Saturday, April 10, 2010

RIP Malcolm McLaren





About eight years ago I took a 'History of Street Style' class and the book 'The Look Adventures In Pop & Rock Fashion'
was assigned to us as our text book. I went out and bought it opened it up and read the foreword by Malcolm McLaren and to say I was blown away would be putting it mildly. Just recently I took out the book read the foreword again and put it in Jon's and my work corner (feng shui style) for inspiration in that part if my life. When I heard of his death I was crushed. He was a pioneer and will not be forgotten.

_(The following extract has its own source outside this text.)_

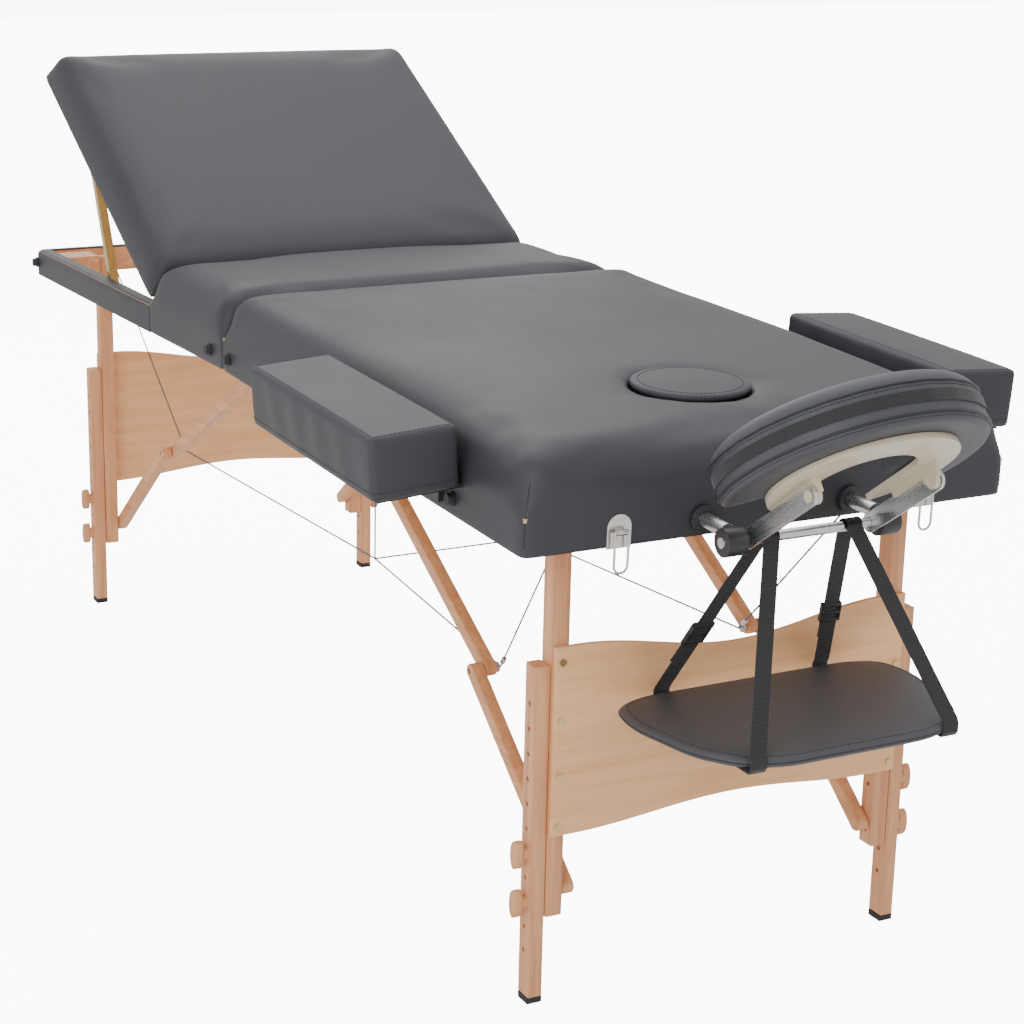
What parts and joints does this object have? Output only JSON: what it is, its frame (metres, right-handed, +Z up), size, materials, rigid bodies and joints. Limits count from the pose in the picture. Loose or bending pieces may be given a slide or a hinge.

"We are all aware of fashion. The supermodels of today are among the biggest stars in the world. But they are silent icons, and the mysterious appeal of the beauty industry continues to grow. Fashion is the visual expression of a culture. Paradoxically it can be both sublimely sophisticated and carnally bestial at once. Fashion is used as a means of sexual display, status symbol and tribal code. This is a story about fashion. Fashion is one of the most elusive subjects, but it is precisely this elusiveness which fascinates. Fashion has an ability to take over people's lives to an astonishing degree. Fashion can never be pinned down; it is constantly morphing into something else. No one completely escapes it. Youth irreverence and anti-fashion statements are coveted, as they can never be bought, but in various forms they can be taken up and converted into fashion before being discarded. Fashion is as ruthless as it is fickle. The extraordinary hold fashion possesses lies in its ability to provide identity. Everyone who enters this world has a different reason or motive for doing so. Sometimes it is simply the result of a chance encounter, but once they are truly ensconced it is almost impossible to escape.

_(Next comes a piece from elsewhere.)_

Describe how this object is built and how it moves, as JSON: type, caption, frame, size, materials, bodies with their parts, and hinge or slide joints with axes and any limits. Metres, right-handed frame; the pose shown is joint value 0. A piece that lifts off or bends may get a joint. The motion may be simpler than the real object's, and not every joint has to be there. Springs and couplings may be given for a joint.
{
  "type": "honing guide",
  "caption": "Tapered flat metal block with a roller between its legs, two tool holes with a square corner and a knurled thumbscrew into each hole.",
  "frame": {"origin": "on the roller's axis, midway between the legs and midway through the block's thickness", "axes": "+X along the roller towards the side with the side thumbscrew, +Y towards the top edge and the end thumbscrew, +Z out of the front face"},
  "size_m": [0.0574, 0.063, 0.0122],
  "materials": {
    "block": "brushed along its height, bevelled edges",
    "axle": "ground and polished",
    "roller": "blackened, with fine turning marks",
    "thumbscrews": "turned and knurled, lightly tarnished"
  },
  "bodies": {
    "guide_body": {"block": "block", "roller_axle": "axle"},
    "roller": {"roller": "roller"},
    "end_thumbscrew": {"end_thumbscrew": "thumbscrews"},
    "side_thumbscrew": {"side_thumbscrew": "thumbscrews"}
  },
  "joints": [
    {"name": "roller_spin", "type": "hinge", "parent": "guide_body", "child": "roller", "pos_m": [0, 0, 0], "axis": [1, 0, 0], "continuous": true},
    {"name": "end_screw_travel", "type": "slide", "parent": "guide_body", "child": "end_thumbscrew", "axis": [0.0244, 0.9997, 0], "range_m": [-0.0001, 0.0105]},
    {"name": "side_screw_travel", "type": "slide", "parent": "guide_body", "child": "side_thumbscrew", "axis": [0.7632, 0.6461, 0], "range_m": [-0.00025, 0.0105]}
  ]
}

At the age of 25, I designed one of my first pieces of clothing, a bright blue lame' suit, my first rock n' roll suit, which I intended to wear walking down the length of King's Road. I was looking for one of those chance rendezvous that would change my life. This was 1971, and the King's Road in Chelsea was full of people a parade of late-'60's fashions and styles, a dropped-out, motley group of hippie emporia - Bazaar, Alkasura, Granny takes A Trip, I was counting on that unexpected moment of glamour, and I found it at number 430. In this black hole at the end of the King's Road, i changed my life. In the shop's various incarnations - Paradise Garage, Let It Rock, Too Fast To Live Too Young To Die - I made clothes that looked like ruins. I created something new by destroying the old. This wasn't fashion as a commodity; this was fashion as an idea.

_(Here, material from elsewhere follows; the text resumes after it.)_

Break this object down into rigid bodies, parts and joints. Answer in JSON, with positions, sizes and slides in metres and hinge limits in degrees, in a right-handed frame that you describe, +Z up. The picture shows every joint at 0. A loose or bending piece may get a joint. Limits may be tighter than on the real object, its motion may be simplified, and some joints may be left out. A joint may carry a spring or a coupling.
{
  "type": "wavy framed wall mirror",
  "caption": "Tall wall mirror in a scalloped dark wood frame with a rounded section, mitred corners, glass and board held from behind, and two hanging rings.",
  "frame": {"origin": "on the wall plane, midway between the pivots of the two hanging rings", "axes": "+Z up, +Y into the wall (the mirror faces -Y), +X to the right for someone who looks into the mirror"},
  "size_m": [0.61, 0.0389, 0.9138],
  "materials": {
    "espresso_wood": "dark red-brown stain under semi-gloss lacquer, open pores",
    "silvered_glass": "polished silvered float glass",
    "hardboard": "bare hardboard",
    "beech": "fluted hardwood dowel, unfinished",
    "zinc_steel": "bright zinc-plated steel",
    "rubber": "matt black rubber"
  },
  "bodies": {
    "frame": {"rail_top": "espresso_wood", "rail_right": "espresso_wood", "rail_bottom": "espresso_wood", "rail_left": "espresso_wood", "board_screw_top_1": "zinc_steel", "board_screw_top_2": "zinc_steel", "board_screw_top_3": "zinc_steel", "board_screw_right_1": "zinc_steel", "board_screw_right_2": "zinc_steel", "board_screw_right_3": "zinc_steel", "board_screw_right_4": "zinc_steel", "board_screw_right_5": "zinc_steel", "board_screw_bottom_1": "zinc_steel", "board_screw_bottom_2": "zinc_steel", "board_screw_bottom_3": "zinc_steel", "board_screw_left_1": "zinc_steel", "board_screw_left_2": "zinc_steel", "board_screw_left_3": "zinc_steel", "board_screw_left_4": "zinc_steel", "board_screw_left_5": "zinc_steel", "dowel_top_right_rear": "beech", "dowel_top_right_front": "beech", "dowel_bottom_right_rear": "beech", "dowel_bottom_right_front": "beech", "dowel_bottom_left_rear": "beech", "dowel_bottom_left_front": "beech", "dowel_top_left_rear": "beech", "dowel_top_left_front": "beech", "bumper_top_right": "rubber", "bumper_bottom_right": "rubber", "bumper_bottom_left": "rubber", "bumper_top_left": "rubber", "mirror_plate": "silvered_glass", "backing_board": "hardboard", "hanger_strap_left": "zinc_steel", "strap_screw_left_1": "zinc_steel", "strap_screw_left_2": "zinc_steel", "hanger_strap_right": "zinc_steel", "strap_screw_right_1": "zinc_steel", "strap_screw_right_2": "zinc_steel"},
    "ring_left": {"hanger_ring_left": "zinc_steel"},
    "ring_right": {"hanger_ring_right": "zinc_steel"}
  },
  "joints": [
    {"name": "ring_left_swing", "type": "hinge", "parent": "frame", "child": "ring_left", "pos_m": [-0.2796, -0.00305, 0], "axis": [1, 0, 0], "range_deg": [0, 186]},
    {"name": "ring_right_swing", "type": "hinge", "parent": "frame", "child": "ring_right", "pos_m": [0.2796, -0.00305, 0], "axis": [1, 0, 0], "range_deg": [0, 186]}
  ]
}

A later incarnation of the shop was called Sex. It had a range of fetish and bondage paraphernalia, mostly all in black. Black expressed the denunciation of the frill. Nihilism. Boredom. Emptiness. How do you dress an army of disaffected youth? I and my partner at the time Vivienne Westwood, designed our own military trousers and put a strap between the legs, binding one knee to the other, and stitched in a zipper that went straight down the crotch and wound its way up the arse. These trousers, our bondage trousers, were about the explosion of the body, a declaration of war against repression. They were the perfect uniform for people battling against the consumerist fashions of the High Street.
Sex translated into fashion becomes fetish, and fetishism is the very embodiment of youth. Youth has to behave irreverently - it has to take drugs because of its fundamental belief in its own immortality, which it needs to assert over and over again. Fashion and music are the natural expressions of youth's need for confrontation and rebellion, and fetishism in both is its necessary razor's edge, the exhilarating border between life and death. Fashion and music - music and fashion - are expressions of the same needs. in retrospect, it now seems natural and right that The Look should show how shops such as mine and others on the King's Road throughout the '60's and '70's and '80's produced a street fashion which would inevitably act as a catalyst for the musical tastes of the time.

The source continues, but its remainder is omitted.